South Maitland NSW – New South Wales’ Jewish community is in shock after swastikas were found painted on gravestones in a Jewish cemetery in the Hunter Valley.
Police said up to 10 headstones were defaced with Nazi stencils or splashed with paint in what they said was a suspected hate crime.
Officers from the Port Stephens command were called to the cemetery at Louth Park near Maitland on Tuesday.
Police said all gravestones were being forensically examined and investigators have appealed for information from the public.
NSW Jewish Board of Deputies chief executive Darren Bark said the “vile” markings were “deeply distressing and concerning”.
“Vandalised Jewish gravestones were occurrences we witnessed in the Nazi era,” he said.
“There is no place in our society for this terrible symbol.
“It is our collective responsibility to speak up against and call out this hate, wherever it appears.”
Superintendent Wayne Humphrey said the discovery was “absolutely” being treated as a hate crime.
“The degree of preparation and the extent of damage to the cemetery suggests nothing but that it’s been a deliberate planned act.”

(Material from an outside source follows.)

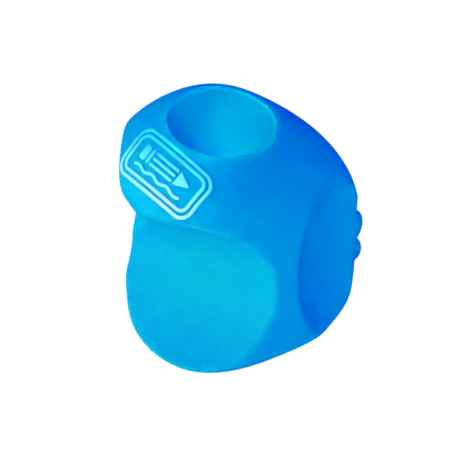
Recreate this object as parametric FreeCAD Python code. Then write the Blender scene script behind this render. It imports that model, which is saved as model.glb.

The incident comes after a synagogue in the same area was found graffitied last month.
“My immediate response is a mixture of: ‘Oh my God, not again’ and ‘How does it happen in Newcastle’?” Maitland Rabbi Yossi Rodal said.
Despite the alleged acts, Rabbi Rodal said he had not noticed “any change at all in terms of anti-Semitism in the last few years”.
“We can’t be more blessed to live in Australia where we do have religious freedom, but it’s always in the back of your mind that we do have anti-Semitism,” he said.
He said his grandfather and grandmother survived the Holocaust.
“These things get you a little bit uncomfortable and they remind you that you never want to be 100 per cent complacent.
“It’s kind of disturbing, people mark you as being different.”
Maitland Council has applied a white cleaning substance to the offensive graffiti, which will be removed after two weeks.